Сергей Медведев: По поводу Светланы Алексиевич

В России не принято публично говорить о боли. Как часто, услышав от случайного собеседника о болезни, люди начинают отмахиваться, словно боятся заразиться — ой, не грузите меня своими проблемами! Тема рака, инвалидности, уродства по-прежнему табуирована. Люди собирают деньги на помощь, но это часто лишь средство откупиться от чужой боли, магический заговор. Разговор о травме ведется лишь в очень узких кругах родных и друзей или вообще переживается в одиночестве.

Точно так же у нас не проговорен опыт коллективной травмы ХХ века: революции, голода, ГУЛага, войны, эвакуации, лишений. У меня в семье дед сидел 17 лет в лагерях, прадед с другой стороны расстрелян — но я, к стыду своему, знаю только факты. Семейное предание не сохранило историй о допросах, арестах, возможно, пытках, о том, как узнали о расстреле, что было после. Я думаю, это норма в большинстве семей: о страшном не говорили, чтобы скорее забыть.

В России в этом смысле девственное, детское сознание — до рациональности, рефлексии, критики. Первобытный синкретизм, магия: сколько раз я это слышал: «на себе не показывай», «не говори о болезни, накликаешь». Даже само слово «рак» у нас табуировано: «у него онкология» или «нехорошая болезнь». Так же и о войне и государственном терроре — память репрессирована, историческая амнезия, о которой писал еще Чаадаев.
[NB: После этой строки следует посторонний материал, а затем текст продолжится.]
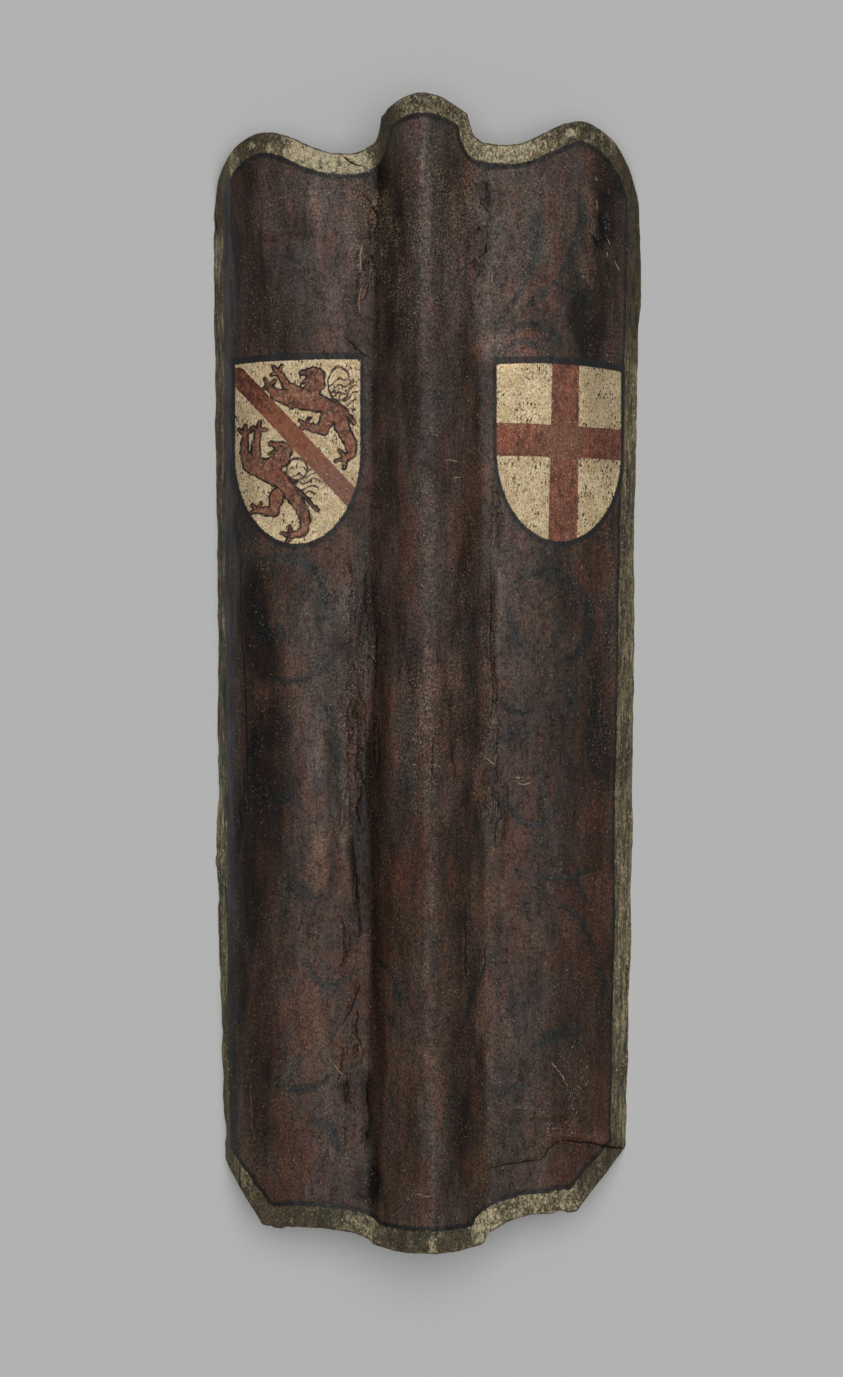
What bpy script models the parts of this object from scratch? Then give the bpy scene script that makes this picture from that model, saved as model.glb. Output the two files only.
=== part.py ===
"""A pavise: a tall wooden shield with a keel down its middle.

It lies on its back with the painted face up. X runs across the shield, Y from its bottom edge
to its top edge, and Z up. The floor is z = 0, and both long edges are cut flat to rest on it.
All sizes are in metres.
"""

import math
from dataclasses import dataclass

import bmesh
import bpy

# Whole shield
LENGTH = 1.286
BOARD_THICKNESS = 0.012
CROWN_HEIGHT = 0.080

# Keel ridge: its height over the floor and its drift from the middle of the shield
RIDGE_HEIGHT_BOTTOM = 0.124
RIDGE_HEIGHT_TOP = 0.130
RIDGE_SHIFT_BOTTOM = 0.005
RIDGE_SHIFT_MIDDLE = 0.001
RIDGE_SHIFT_TOP = -0.006

# Share of a quarter round that the panels turn through on the way to the long edges
SIDE_TURN = 0.93

# Shape of the curves: how a size changes along the shield, how edges sweep off the keel, and
# the largest share of a panel between its valley and its crown
TAPER_POWER = 1.5
SWEEP_POWER = 3.3
CROWN_LIMIT = 0.8

# Ends of the keel, cut nearly straight
KEEL_CAP_DROP_TOP = 0.016
KEEL_CAP_DROP_BOTTOM = 0.004
CAP_SHARE = 0.92

# Mesh and cutting
COLUMNS = 56
ROWS = 38
EDGE_CROWDING = 0.5
RUN_OUT = 0.014
FLOOR_CUT_MARGIN = 0.05


@dataclass(frozen=True)
class Side:
    """Sizes of one half of the shield, left or right of the ridge.

    Half widths run from the middle of the shield to the long edge, keel sizes from the ridge to
    the valley. A drop is measured from the keel's top end down, a rise from its bottom end up,
    and a reach across the panel: notch and hem from the valley, corner and cut from the long edge.
    """

    sign: int
    half_width_bottom: float
    half_width_middle: float
    half_width_top: float
    keel_bottom: float
    keel_middle: float
    keel_top: float
    keel_fullness: float
    valley_dip: float
    crown_reach: float
    notch_drop: float
    notch_reach: float
    lobe_rise: float
    corner_reach: float
    corner_drop: float
    hem_rise: float
    hem_reach: float
    cut_reach: float
    cut_rise: float


LEFT = Side(
    sign=-1,
    half_width_bottom=0.2280,
    half_width_middle=0.2388,
    half_width_top=0.2455,
    keel_bottom=0.072,
    keel_middle=0.067,
    keel_top=0.049,
    keel_fullness=0.60,
    valley_dip=0.008,
    crown_reach=0.050,
    notch_drop=0.061,
    notch_reach=0.044,
    lobe_rise=0.0265,
    corner_reach=0.061,
    corner_drop=0.077,
    hem_rise=0.0230,
    hem_reach=0.086,
    cut_reach=0.0425,
    cut_rise=0.066,
)

RIGHT = Side(
    sign=1,
    half_width_bottom=0.2240,
    half_width_middle=0.2362,
    half_width_top=0.2460,
    keel_bottom=0.066,
    keel_middle=0.070,
    keel_top=0.056,
    keel_fullness=0.76,
    valley_dip=0.003,
    crown_reach=0.024,
    notch_drop=0.051,
    notch_reach=0.040,
    lobe_rise=0.0275,
    corner_reach=0.075,
    corner_drop=0.104,
    hem_rise=0.0385,
    hem_reach=0.086,
    cut_reach=0.057,
    cut_rise=0.066,
)


def along(share: float, bottom: float, middle: float, top: float) -> float:
    """A size that changes smoothly from the bottom edge (share 0) to the top edge (share 1)."""
    away = 2.0 * share - 1.0
    end = top if away > 0.0 else bottom
    return middle + (end - middle) * abs(away) ** TAPER_POWER


def blend(start: float, end: float, share: float) -> float:
    """Straight mix of two values."""
    return start + (end - start) * share


def clamp(value: float) -> float:
    """Value held between 0 and 1."""
    return min(1.0, max(0.0, value))


def ridge_place(share: float) -> float:
    """X of the keel's ridge."""
    return along(share, RIDGE_SHIFT_BOTTOM, RIDGE_SHIFT_MIDDLE, RIDGE_SHIFT_TOP)


def keel_width(side: Side, share: float) -> float:
    """Width of the keel's flank, from the ridge to the valley."""
    return along(share, side.keel_bottom, side.keel_middle, side.keel_top)


def panel_width(side: Side, share: float) -> float:
    """Width of the panel, from the valley to the long edge."""
    half_width = along(share, side.half_width_bottom, side.half_width_middle, side.half_width_top)
    return half_width - side.sign * ridge_place(share) - keel_width(side, share)


def place_across(side: Side, station: float, share: float) -> float:
    """X of a station: 0 is the ridge, 1 the valley, 2 the long edge."""
    flank = min(station, 1.0) * keel_width(side, share)
    panel = max(station - 1.0, 0.0) * panel_width(side, share)
    return ridge_place(share) + side.sign * (flank + panel)


def quarter_turn(share: float, turn: float) -> float:
    """Fall of a quarter round that stops short at turn, scaled to run from 0 to 1."""
    return (1.0 - math.sqrt(1.0 - (turn * share) ** 2)) / (1.0 - math.sqrt(1.0 - turn * turn))


def panel_height(side: Side, station: float, share: float) -> float:
    """Height of the panel's face over the floor."""
    width = panel_width(side, share)
    reach = (station - 1.0) * width
    crown = min(side.crown_reach, CROWN_LIMIT * width)
    if reach < crown:
        return CROWN_HEIGHT - side.valley_dip * (1.0 - reach / crown) ** 2
    fall = (reach - crown) / (width - crown)
    if fall <= 1.0:
        return CROWN_HEIGHT * (1.0 - quarter_turn(fall, SIDE_TURN))
    rest = math.sqrt(1.0 - SIDE_TURN**2)
    end_slope = SIDE_TURN**2 / (rest * (1.0 - rest))
    return -CROWN_HEIGHT * end_slope * (fall - 1.0)


def section_height(side: Side, station: float, share: float) -> float:
    """Height of the painted face over the floor."""
    if station >= 1.0:
        return panel_height(side, station, share)
    bell = ((1.0 + math.cos(math.pi * station)) / 2.0) ** side.keel_fullness
    ridge = blend(RIDGE_HEIGHT_BOTTOM, RIDGE_HEIGHT_TOP, share)
    return blend(CROWN_HEIGHT - side.valley_dip, ridge, bell)


def foot_curve(station: float, start: float, end: float) -> float:
    """Falls from 1 at start to 0 at end, steep first: the edge's sweep off the keel."""
    return clamp((end - station) / (end - start)) ** SWEEP_POWER


def top_edge(side: Side, station: float) -> float:
    """Y of the top edge: keel end, notch, lobe and rounded corner."""
    tip = LENGTH / 2.0
    if station < CAP_SHARE:
        return tip - KEEL_CAP_DROP_TOP * (station / CAP_SHARE) ** 2
    width = panel_width(side, 1.0)
    notch = tip - side.notch_drop
    notch_end = 1.0 + side.notch_reach / width
    if station < notch_end:
        cap_corner = tip - KEEL_CAP_DROP_TOP
        return notch + (cap_corner - notch) * foot_curve(station, CAP_SHARE, notch_end)
    lobe_top = 2.0 - side.corner_reach / width
    rise = clamp((station - notch_end) / max(lobe_top - notch_end, 0.01))
    lobe = notch + side.lobe_rise * (1.0 - math.cos(math.pi * rise)) / 2.0
    turn = clamp((station - lobe_top) / (2.0 - lobe_top))
    return lobe - side.corner_drop * (1.0 - math.sqrt(1.0 - turn * turn))


def bottom_edge(side: Side, station: float) -> float:
    """Y of the bottom edge: keel end, hem of the panel and cut corner."""
    tip = -LENGTH / 2.0
    if station < CAP_SHARE:
        return tip + KEEL_CAP_DROP_BOTTOM * (station / CAP_SHARE) ** 3
    width = panel_width(side, 0.0)
    hem = tip + side.hem_rise
    hem_start = 1.0 + side.hem_reach / width
    cap_corner = tip + KEEL_CAP_DROP_BOTTOM
    sweep = hem + (cap_corner - hem) * foot_curve(station, CAP_SHARE, hem_start)
    cut = clamp((station - 2.0) * width / side.cut_reach + 1.0)
    return sweep + side.cut_rise * cut


def grid_station(column: float) -> float:
    """Station of a grid column, from 0 at the ridge to 2 at the outermost column."""
    crowded = math.sin(column * math.pi / 2.0)
    return blend(column, crowded, EDGE_CROWDING) * 2.0


def face_point(across: float, lengthwise: float) -> tuple[float, float, float]:
    """Point of the painted face for grid places from -1 to 1 each way."""
    side = RIGHT if across >= 0.0 else LEFT
    station = grid_station(abs(across))
    share = (lengthwise + 1.0) / 2.0
    y = blend(bottom_edge(side, station), top_edge(side, station), share)
    level = y / LENGTH + 0.5
    if math.isclose(abs(across), 1.0, abs_tol=1e-5):
        station = 2.0 + RUN_OUT / panel_width(side, level)
    return place_across(side, station, level), y, section_height(side, station, level)


def new_collection(name: str) -> bpy.types.Collection:
    """Adds an empty collection to the scene."""
    collection = bpy.data.collections.new(name)
    bpy.context.scene.collection.children.link(collection)
    return collection


def painted_wood() -> bpy.types.Material:
    """Dark brown paint over hide and wood."""
    material = bpy.data.materials.new("painted_board")
    material.use_nodes = True
    shader = material.node_tree.nodes["Principled BSDF"]
    shader.inputs["Base Color"].default_value = (0.045, 0.027, 0.023, 1.0)
    shader.inputs["Roughness"].default_value = 0.5
    shader.inputs["Metallic"].default_value = 0.0
    return material


def floor_cutter(collection: bpy.types.Collection) -> bpy.types.Object:
    """Block under the floor that cuts the long edges flat."""
    depth = CROWN_HEIGHT + FLOOR_CUT_MARGIN
    bpy.ops.mesh.primitive_cube_add(size=1.0, location=(0.0, 0.0, -depth / 2.0))
    cutter = bpy.context.object
    cutter.name = "floor_cutter"
    cutter.scale = (
        2.0 * (max(LEFT.half_width_top, RIGHT.half_width_top) + FLOOR_CUT_MARGIN),
        LENGTH + 2.0 * FLOOR_CUT_MARGIN,
        depth,
    )
    cutter.hide_render = True
    cutter.display_type = "WIRE"
    for owner in list(cutter.users_collection):
        owner.objects.unlink(cutter)
    collection.objects.link(cutter)
    return cutter


def pavise_board(collection: bpy.types.Collection, cutter: bpy.types.Object) -> bpy.types.Object:
    """The whole board: a mapped grid made solid and cut flat at the floor."""
    mesh = bpy.data.meshes.new("pavise_board")
    grid = bmesh.new()
    bmesh.ops.create_grid(grid, x_segments=COLUMNS, y_segments=ROWS, size=1.0)
    for vertex in grid.verts:
        vertex.co = face_point(vertex.co.x, vertex.co.y)
    grid.to_mesh(mesh)
    grid.free()
    mesh.shade_smooth()

    board = bpy.data.objects.new("pavise_board", mesh)
    collection.objects.link(board)
    board.data.materials.append(painted_wood())

    shell = board.modifiers.new("board thickness", "SOLIDIFY")
    shell.thickness = BOARD_THICKNESS
    shell.offset = -1.0
    shell.use_even_offset = True

    cut = board.modifiers.new("flat long edges", "BOOLEAN")
    cut.operation = "DIFFERENCE"
    cut.solver = "EXACT"
    cut.object = cutter
    return board


def main() -> None:
    """Empties the scene and builds the shield."""
    for old in list(bpy.data.objects):
        bpy.data.objects.remove(old, do_unlink=True)
    cutter = floor_cutter(new_collection("cutters"))
    pavise_board(new_collection("pavise"), cutter)


main()
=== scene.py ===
"""Looks of a pavise: a tall wooden shield with a keel, covered with hide and painted.

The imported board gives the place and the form. One fine mesh stands for it, with the folds, cracks
and losses of its cover. Two small coats of arms, a border and faded scrollwork are painted on.
All sizes are in metres unless a name says millimetres.
"""

import logging
import math
from dataclasses import dataclass, field
from enum import Enum
from typing import Sequence, Union

import bpy
import numpy as np
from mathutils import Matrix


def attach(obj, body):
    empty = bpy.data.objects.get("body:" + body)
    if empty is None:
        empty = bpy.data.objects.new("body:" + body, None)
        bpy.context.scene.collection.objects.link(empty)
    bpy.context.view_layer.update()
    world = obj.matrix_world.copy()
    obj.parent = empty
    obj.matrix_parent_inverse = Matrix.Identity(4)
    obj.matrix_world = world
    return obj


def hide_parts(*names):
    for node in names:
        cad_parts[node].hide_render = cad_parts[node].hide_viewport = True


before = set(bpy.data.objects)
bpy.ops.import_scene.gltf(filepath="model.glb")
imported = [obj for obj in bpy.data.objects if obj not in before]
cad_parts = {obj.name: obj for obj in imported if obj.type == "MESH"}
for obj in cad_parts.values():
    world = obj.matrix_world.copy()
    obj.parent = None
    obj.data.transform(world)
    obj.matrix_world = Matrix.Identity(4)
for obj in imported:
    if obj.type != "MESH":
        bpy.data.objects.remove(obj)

MM = 0.001
Array = np.ndarray
Socket = bpy.types.NodeSocket
Feed = Union["Signal", float, Sequence[float]]
Color = tuple[float, float, float]
Place = tuple[float, float]
Path = tuple[Place, ...]
Rim = tuple[Array, Array]

log = logging.getLogger("pavise")


class Finish(Enum):
    """Material slots of the shield, in their order."""

    FIELD = 0
    LIONS = 1
    CROSS = 2
    BACK = 3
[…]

Наш государственный миф, семейные истории и индивидуальный опыт построены вокруг огромных пустот, табуированных лакун, минных полей. Мы ходим по безопасным дорожкам заученных нарративов, по общим местам фраз «было сложное время». Это я к тому, что нынешние вопли ватной публики по поводу Светланы Алексиевич свидетельствуют о том, что она попала иглой в самую сердцевину, в больное место. Дело совсем не в политике, не в придуманной русофобии, не в конструированной оппозиции «мы и они», Россия и Запад, а в психологии — она говорит о том, о чем у нас не принято, разрушает речевой этикет, а это преступление пострашнее «клеветы».

Война, Афган, Чернобыль, изломанные судьбы — все это вспыхивает на страницах газет и моментально забывается обществом, откладывается в придонный ил боли. Как и сегодня — судьбы псковских десантников, бурятских танкистов или пленных спецназовцев, которые волнуют, кажется, одну только «Новую Газету». Мы не умеем говорить о боли, травме, своих перенесенных страданиях — а уж тем более о страданиях, которые мы причинили другим: где фильмы и книги о чеченцах и афганцах, об убитых Россией украинцах? Герман Садулаев, начавший с очерков чеченской боли, теперь самозабвенно лобызает российский имперский сапог.

И поэтому опыт Алексиевич для России — это не столько политика, сколько сеанс терапии, попытка научить общество слушать и говорить о боли. «Иди и смотри» — как сказали в свое время Климов и Адамович, а до них — свидетели Апокалипсиса.

(PS Отдельный вопрос — белорусский контекст Алексиевич, ее очевидное родство с Быковым и Адамовичем. Нация, привычно «терпящая» в жерновах большой истории, научилась говорить о боли гораздо лучше русских, чье сознание затмил имперский морок — от Пушкина до Бродского).